The continuation of disengagement will of course be far more difficult, but that there has to be a continuation is beyond doubt. Israel must change course in order to be able to make peace and survive as a democracy.

Maneuvering Against Turkey

21 augusti 2005

EU Enlargement: Cyprus Is a Poor Excuse for Turning Away Turkey

As the politics of Europe is starting to come back from vacation, Turkey is one of the issues looming large on its agenda.

On the one hand there is the decision to start accession negotiations with Turkey on October 3rd. On the other, there are the different maneuvers by those not really wishing this to happen.

At the moment it seems as it is France that is intent on throwing sand in the machinery. President Chirac has certainly been in favour of opening up for Turkish membership of the European Union, but suddenly they seem to be having cold feet in Paris.

Prime Minister de Villepin has been making different noices, putting up new conditions relating to Cyprus that are both unfair and impossible for Turkey to meet. There are rumours of Paris trying to encourage Athens to take as hard a line as possible. And Athens has been lining up with Nicosia to produce a list of different new demands they want to insert into the process.

Phil Gordon of the Brookings Institution in Washington is a knowledgable observer of the European scene, and commented on these different maneuvers in the linked piece in the International Herald Tribune.

We’ll see what happens. A critical meeting of COREPER – the powerful Committee of Permanent Representatives – that was supposed to have been held in Brussels August 24 has now been postponed for a week to make room for more bilateral diplomacy.

The UK Presidency is firm to secure an opening of the accession talks on October 3rd. And the European Commission seems to be of the opinion that all the relevant criteria for that has now been met.

So we’ll see what happens.

In the meantime it is important to notice how the European urge continues to change Turkey, now clearly manifested in Prime Minister Erdogans ground-breaking visit to the Kurdish-dominated Southeastern provinces of the country.

Flat Tax in Germany?

20 augusti 2005

Steuerreform Deutschland Politik FOCUS Online in Kooperation mit MSN

It will certainly not happen in the immediate future, but the fact that the man that’s been assigned the portofolio of economy and finance in opposition challenger Angela Merkel’s team has spoken out in favour of a flat tax is significant in itself.

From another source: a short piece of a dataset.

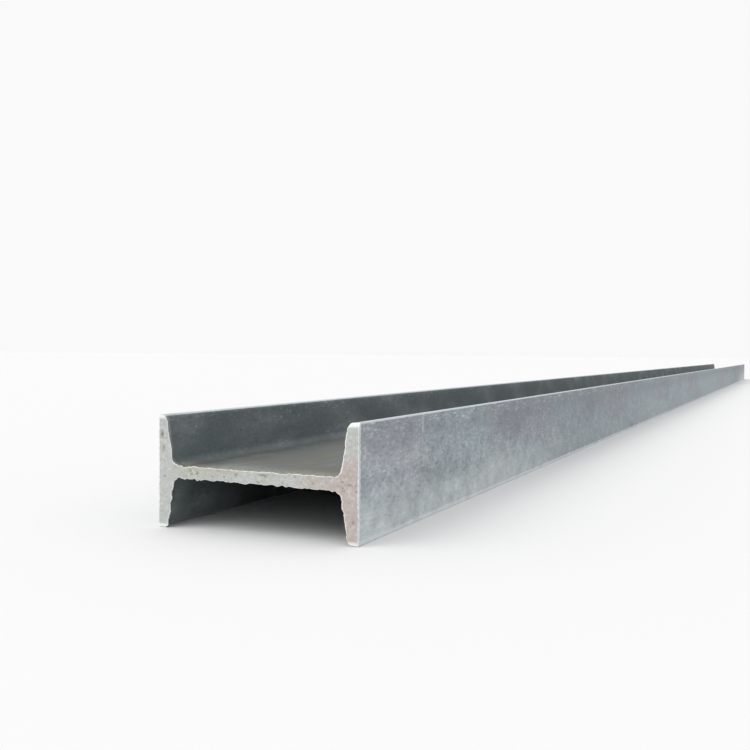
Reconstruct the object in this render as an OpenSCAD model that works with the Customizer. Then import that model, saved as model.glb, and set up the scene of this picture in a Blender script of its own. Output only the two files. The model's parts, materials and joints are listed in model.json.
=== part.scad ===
// Hot-rolled steel I-beam with tapered flanges, one length of stock.
// It lies on its side: the web is level and the beam rests on two flange edges.
// X runs across the depth of the section, Y along the beam, Z up.
// The origin is under the middle of the beam, on the floor.

/* [Stock] */
// Length of the beam
beam_length = 6000; // [500:50:12000]

/* [Section] */
// Depth of the section, over the outer faces of both flanges
depth = 200; // [120:1:400]
// Width of each flange
flange_w = 102; // [80:1:160]
// Thickness of the web
web_t = 9; // [5:0.1:14]
// Thickness of a flange, halfway between the web's face and the flange's edge
flange_t = 11.4; // [8.5:0.1:20]
// Run of the flange's inner face for one unit of rise
flange_taper = 6; // [6:0.5:20]

/* [Edges] */
// Radius of the fillet between web and flange
root_r = 9; // [3:0.1:16]
// Radius of the flange's inner edge
toe_r = 4.5; // [1:0.1:8]
// Radius of the flange's outer edge
edge_r = 1; // [0.4:0.1:2]

/* [Hidden] */

half_depth = depth / 2;
half_flange = flange_w / 2;
half_web = web_t / 2;
slope = 1 / flange_taper;
slant = sqrt(1 + slope * slope);
// Height above the middle of the web at which flange_t is measured
gauge = (half_flange + half_web) / 2;
// Thickness of the flange at its very edge
tip_t = flange_t - slope * (half_flange - gauge);
// The inner edge's radius, held to what the flange's edge has room for
inner_edge_r = min(toe_r, (tip_t - edge_r) / slant);
// Facets of a full circle, where an arc shows as facets
arc_facets = 96;
// How far a fillet's back is sunk in the metal, as a share of its diagonal
sink = 0.2;

// Place of the flange's inner face at a height above the middle of the web
function inner_face(height) = half_depth - flange_t + slope * (height - gauge);

// The section is symmetric, so its corners are worked out once, for the upper right quarter.
// Each is the sharp corner, the circle that rounds it, and the two points where they touch.
web_corner = [inner_face(half_web), half_web];
root_centre = [inner_face(half_web + root_r) - root_r * slant, half_web + root_r];
root_on_web = [root_centre.x, half_web];
root_on_flange = root_centre + root_r * [1, -slope] / slant;

toe_corner = [inner_face(half_flange), half_flange];
toe_centre = [
    inner_face(half_flange - inner_edge_r) + inner_edge_r * slant,
    half_flange - inner_edge_r
];
toe_on_flange = toe_centre + inner_edge_r * [-1, slope] / slant;
toe_on_edge = [toe_centre.x, half_flange];

outer_corner = [half_depth, half_flange];
outer_centre = outer_corner - [edge_r, edge_r];
outer_on_edge = [outer_centre.x, half_flange];
outer_on_face = [half_depth, outer_centre.y];

// One quarter of the outline, from the web to the outer face, with its corners cut straight
quarter = [web_corner, toe_on_flange, toe_on_edge, outer_on_edge, outer_on_face];

function turned(points, across, up) = [for (p = points) [across * p.x, up * p.y]];
function backwards(points) = [for (i = [len(points) - 1 : -1 : 0]) points[i]];

// A piece of pie that rounds a corner cut straight from one touching point to the other
module outside_round(corner, touch_a, touch_b, centre, radius) {
    intersection() {
        polygon([centre, touch_a, corner, touch_b]);
        translate(centre) circle(r = radius, $fn = arc_facets);
    }
}

// The fillet that fills an inside corner as far as the arc, with its back sunk in the metal
module inside_fillet(corner, touch_a, touch_b, centre, radius) {
    sunk_corner = corner + sink * (corner - centre);
    difference() {
        polygon([sunk_corner, touch_a, centre, touch_b]);
        translate(centre) circle(r = radius, $fn = arc_facets);
    }
}

module section() {
    polygon(concat(
        turned(quarter, 1, 1),
        backwards(turned(quarter, 1, -1)),
        turned(quarter, -1, -1),
        backwards(turned(quarter, -1, 1))
    ));
    for (across = [0, 1], up = [0, 1]) mirror([across, 0]) mirror([0, up]) {
        inside_fillet(web_corner, root_on_web, root_on_flange, root_centre, root_r);
        outside_round(toe_corner, toe_on_flange, toe_on_edge, toe_centre, inner_edge_r);
        outside_round(outer_corner, outer_on_edge, outer_on_face, outer_centre, edge_r);
    }
}

module i_beam() {
    color("silver")
        translate([0, beam_length / 2, half_flange])
            rotate([90, 0, 0])
                linear_extrude(height = beam_length)
                    section();
}

i_beam();
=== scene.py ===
# %% [markdown]
# # A rolled steel I-beam, lying on its side
#
# The real thing is one bar of steel. Grooved rolls squeeze it to shape while it is red hot, a hot saw
# cuts it to length, and a bath of molten zinc gives it its dull grey skin.
# A beam could be a box with a picture on it, but here its shape is worked out with numpy. The section's
# outline is carried along the length, and both cut ends are closed with a fine grid, so that the torn
# edges which the saw leaves are real geometry. One material then tells the zinc skin from the cut ends.

# %% The frame
import json

import bpy
import numpy as np
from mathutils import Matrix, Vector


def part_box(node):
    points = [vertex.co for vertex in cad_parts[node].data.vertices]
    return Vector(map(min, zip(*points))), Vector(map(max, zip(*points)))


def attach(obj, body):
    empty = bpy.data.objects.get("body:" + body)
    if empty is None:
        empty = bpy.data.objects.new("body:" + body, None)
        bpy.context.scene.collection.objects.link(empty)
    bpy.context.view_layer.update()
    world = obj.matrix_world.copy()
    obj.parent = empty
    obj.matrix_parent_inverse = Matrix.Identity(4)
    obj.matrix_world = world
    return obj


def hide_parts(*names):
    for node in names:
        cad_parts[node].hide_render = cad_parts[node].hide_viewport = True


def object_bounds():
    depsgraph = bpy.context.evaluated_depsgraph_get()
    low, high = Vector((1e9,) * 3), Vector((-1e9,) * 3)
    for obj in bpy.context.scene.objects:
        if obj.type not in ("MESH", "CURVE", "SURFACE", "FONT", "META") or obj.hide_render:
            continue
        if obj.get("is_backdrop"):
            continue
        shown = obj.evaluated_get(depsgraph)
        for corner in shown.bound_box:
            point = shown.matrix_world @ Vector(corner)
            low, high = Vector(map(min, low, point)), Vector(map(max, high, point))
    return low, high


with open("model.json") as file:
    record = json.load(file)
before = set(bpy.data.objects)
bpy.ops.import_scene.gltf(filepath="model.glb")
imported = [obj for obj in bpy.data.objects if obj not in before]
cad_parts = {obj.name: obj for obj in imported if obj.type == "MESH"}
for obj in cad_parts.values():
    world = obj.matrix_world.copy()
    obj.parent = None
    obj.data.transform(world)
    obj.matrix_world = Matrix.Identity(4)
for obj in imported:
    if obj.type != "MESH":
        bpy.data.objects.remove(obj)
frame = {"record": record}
cad_low, cad_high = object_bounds()
MM = 0.001

# %% [markdown]
# ## Reading the sizes
#
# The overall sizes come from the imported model, and the web's thickness from the two mounts on its faces,
# so that this skin can't drift away from the solid it stands for. What neither of them says, such as
# the flange's thickness and the radii, is named here once.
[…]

Professor Paul Kirchhof is a recognized expert in his field. His appointment to the team has been widely applauded.

And then suddenly he has said that his vision is a flat income tax of 25 %. That’s a fairly radical departure, also fron the more modest ambitions of the common CDU/CSU platform. Accodingly, Angela Merkel has said that it is the platform that applies and nothing else.

But the genie of a more radical reform is out of the bottle, and it can’t be brought back into it again.

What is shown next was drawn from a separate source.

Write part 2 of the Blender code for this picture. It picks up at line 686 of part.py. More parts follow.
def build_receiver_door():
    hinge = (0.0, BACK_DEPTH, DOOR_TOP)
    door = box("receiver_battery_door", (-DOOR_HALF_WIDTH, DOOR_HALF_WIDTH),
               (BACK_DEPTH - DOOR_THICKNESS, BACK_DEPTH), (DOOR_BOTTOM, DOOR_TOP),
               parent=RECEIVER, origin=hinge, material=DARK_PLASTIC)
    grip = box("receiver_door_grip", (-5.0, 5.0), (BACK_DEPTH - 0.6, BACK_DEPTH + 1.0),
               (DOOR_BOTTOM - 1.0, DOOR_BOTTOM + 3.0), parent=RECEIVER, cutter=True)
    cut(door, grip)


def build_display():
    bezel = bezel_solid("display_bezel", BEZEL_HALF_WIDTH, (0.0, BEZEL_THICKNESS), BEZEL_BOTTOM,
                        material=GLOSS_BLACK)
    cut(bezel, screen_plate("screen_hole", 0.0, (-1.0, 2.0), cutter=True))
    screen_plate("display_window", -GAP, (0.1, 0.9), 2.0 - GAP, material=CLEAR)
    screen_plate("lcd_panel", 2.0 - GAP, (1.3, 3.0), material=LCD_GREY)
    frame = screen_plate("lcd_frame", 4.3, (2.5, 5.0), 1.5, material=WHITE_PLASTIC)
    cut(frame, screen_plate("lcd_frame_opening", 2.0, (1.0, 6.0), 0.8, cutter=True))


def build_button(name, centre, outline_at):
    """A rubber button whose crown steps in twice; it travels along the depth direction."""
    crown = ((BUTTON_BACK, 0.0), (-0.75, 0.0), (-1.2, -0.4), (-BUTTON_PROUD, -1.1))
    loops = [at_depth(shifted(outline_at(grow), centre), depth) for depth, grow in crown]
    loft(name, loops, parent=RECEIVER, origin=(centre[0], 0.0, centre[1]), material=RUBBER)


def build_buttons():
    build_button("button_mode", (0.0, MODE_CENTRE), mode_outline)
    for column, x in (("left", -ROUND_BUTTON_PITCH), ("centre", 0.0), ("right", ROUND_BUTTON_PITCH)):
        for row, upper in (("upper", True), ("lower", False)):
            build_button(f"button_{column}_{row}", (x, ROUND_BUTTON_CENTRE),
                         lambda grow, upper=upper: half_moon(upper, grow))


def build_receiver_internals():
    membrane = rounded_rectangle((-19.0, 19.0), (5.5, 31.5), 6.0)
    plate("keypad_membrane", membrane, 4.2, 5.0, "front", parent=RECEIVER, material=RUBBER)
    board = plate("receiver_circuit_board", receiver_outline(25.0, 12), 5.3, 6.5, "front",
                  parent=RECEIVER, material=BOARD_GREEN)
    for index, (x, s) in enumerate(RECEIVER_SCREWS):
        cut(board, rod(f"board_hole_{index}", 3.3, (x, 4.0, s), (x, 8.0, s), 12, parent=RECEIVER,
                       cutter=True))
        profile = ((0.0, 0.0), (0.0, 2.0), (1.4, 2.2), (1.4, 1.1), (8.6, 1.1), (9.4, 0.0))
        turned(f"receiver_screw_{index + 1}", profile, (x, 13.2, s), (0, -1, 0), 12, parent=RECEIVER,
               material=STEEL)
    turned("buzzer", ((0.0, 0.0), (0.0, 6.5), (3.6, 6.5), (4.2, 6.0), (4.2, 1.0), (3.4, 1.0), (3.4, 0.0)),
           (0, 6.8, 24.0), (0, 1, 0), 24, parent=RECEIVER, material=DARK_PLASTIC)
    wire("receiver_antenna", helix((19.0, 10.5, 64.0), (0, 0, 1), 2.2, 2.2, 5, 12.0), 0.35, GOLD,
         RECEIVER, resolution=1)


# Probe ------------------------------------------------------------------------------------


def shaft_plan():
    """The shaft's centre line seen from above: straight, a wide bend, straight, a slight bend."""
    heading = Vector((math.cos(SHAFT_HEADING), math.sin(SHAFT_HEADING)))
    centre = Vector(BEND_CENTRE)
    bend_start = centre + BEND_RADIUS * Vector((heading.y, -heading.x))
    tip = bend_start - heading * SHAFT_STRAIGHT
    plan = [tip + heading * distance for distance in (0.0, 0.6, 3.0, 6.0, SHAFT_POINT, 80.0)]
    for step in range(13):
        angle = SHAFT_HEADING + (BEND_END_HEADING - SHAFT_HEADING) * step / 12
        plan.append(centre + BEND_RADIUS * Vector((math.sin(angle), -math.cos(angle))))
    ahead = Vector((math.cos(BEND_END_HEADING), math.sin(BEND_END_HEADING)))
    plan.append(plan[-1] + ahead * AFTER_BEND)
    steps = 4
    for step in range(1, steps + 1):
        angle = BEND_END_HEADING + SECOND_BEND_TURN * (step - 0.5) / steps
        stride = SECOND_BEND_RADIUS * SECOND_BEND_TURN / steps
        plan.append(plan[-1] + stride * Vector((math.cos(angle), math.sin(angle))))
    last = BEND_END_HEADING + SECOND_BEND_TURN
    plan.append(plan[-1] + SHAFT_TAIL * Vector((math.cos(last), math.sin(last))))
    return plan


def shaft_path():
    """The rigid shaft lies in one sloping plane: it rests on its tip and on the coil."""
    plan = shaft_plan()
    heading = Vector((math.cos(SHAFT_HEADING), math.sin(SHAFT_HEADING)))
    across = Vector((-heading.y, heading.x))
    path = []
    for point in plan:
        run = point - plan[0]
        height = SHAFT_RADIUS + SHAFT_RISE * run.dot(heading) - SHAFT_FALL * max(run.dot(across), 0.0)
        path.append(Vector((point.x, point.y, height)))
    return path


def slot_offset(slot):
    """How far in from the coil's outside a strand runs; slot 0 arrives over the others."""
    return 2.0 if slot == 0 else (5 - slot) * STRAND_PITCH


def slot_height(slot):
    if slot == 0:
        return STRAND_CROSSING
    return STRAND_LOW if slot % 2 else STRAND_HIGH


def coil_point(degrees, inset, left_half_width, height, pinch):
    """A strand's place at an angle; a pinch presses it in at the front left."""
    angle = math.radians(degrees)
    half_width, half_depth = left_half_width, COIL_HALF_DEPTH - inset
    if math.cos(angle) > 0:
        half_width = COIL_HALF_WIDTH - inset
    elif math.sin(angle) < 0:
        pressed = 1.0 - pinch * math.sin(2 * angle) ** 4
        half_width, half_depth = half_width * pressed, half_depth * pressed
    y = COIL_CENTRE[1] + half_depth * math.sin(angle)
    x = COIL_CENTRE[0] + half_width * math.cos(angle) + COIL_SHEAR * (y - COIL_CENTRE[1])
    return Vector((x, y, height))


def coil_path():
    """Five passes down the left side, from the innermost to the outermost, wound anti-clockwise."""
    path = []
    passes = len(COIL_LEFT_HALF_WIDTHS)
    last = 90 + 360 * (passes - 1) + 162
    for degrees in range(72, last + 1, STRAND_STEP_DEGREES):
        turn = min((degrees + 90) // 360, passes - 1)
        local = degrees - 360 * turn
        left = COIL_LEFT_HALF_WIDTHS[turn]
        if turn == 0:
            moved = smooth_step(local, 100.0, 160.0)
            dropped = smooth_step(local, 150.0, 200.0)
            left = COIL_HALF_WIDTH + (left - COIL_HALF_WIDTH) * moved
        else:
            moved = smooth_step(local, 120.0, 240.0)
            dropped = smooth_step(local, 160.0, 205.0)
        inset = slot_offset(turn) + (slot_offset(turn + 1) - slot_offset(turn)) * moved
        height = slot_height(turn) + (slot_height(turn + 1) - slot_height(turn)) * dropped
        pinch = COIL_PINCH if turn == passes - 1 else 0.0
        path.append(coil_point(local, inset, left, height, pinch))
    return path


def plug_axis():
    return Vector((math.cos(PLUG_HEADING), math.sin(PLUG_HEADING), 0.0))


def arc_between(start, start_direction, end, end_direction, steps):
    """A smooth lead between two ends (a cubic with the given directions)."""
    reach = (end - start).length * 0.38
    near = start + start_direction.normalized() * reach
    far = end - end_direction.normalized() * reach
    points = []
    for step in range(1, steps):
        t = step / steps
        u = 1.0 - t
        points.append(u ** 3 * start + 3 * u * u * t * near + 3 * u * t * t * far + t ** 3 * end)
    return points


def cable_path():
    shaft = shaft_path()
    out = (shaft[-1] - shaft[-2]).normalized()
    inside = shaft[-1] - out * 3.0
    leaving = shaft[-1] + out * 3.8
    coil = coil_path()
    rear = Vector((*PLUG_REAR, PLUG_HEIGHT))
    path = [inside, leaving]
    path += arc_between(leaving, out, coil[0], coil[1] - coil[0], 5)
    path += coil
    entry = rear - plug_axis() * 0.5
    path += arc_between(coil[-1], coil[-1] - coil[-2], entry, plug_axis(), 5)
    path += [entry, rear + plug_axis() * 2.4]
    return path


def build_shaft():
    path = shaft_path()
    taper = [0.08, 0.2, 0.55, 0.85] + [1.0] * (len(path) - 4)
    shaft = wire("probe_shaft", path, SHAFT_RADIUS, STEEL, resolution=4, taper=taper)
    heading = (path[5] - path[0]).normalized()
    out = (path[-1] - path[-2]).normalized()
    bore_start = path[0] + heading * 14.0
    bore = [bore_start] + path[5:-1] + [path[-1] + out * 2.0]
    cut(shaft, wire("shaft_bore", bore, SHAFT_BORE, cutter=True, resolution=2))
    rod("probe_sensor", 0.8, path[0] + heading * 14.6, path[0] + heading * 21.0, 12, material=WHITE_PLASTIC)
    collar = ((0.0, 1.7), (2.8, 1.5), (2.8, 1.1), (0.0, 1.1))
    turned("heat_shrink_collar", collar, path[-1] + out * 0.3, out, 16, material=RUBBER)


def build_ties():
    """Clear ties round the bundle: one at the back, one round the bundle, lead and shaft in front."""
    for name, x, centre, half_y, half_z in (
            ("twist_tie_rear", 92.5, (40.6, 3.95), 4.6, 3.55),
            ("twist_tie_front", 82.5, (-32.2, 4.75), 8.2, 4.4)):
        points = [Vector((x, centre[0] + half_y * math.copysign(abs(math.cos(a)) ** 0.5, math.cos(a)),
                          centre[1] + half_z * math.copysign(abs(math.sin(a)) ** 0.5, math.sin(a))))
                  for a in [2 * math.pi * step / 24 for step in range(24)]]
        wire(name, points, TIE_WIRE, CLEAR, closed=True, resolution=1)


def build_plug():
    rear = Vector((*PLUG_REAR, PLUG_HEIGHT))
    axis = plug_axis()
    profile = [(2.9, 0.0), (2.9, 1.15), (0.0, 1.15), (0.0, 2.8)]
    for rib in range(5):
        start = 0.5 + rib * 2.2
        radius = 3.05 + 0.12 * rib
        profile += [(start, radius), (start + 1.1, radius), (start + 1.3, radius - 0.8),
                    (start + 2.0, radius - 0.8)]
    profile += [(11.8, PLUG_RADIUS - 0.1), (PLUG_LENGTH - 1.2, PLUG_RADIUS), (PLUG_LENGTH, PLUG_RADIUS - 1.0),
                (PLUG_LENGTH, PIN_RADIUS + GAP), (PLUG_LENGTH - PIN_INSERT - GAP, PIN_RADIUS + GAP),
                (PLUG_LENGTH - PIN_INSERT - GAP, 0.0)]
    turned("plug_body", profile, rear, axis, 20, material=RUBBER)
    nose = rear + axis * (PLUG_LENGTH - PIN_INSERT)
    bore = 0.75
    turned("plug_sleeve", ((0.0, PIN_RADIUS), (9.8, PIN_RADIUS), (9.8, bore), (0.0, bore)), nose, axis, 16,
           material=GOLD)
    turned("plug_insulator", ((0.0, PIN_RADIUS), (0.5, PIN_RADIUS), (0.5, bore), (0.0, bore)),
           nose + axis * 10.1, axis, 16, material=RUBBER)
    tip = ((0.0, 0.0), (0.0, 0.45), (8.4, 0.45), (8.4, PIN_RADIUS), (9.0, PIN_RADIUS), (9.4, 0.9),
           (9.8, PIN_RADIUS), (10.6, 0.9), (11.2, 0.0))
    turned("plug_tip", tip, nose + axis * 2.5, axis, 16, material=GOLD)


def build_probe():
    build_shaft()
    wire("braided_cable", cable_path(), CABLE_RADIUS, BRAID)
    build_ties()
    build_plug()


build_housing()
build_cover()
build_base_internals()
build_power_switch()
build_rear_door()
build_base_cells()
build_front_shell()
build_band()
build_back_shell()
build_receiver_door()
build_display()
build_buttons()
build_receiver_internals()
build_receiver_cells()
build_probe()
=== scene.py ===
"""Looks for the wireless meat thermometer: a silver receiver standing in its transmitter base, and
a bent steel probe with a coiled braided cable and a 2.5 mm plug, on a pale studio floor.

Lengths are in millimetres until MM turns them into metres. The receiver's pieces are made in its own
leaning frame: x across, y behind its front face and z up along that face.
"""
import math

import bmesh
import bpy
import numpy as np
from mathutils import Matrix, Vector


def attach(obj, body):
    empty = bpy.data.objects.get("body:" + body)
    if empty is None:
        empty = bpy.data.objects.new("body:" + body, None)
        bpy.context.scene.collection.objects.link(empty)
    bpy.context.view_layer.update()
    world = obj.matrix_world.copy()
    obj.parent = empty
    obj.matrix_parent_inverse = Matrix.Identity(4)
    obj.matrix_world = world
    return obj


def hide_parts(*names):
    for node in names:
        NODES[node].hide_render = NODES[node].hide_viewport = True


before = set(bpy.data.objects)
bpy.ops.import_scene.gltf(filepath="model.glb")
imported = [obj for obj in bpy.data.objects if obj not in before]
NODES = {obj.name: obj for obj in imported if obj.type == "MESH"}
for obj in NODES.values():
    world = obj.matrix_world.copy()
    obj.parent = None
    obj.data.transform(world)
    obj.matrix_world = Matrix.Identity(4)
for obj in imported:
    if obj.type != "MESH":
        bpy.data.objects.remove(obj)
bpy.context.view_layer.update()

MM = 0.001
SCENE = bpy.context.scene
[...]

It’s as sure a sign as you can ask for that times are really changing.

Base Camp Transfer

17 augusti 2005

Don’t count on me posting comments here during the next two or three days, since I will be busy transferring ”base camp” from the Dalmatian coast of the Adriatic in Croatia back to Stockholm up by the Baltic Sea.

But after that I’ll certainly be back. Europe is slowly returning to business after the summer of 2005.

The Asian Age Coming

17 augusti 2005

Chart: Reshaping The Global Economy

Although I belong to those that believe that we will see a revival of the larger European economy in the years and decades ahead due to the restructuring now going on, there is no doubt that it is the Asian age that we are entering.

The linked graph from the latest issue of Business Week illustrates the conventional wisdom on how the global economy will change during the first half of this century. It’s dramatic.

Things might develop differently, of course. China faces major challenges, and the weaknesses in its system are often overlooked. India, with its enormous potential, could face ethnic strife and political paralysis if things get really bad.

But overall the trends that we see in the graph are likely to endure over the coming decades.

After the first phase of globalisation with a European face, and the second phase with an American facee, we will surely enter a third phase of globalisation with an Asian face.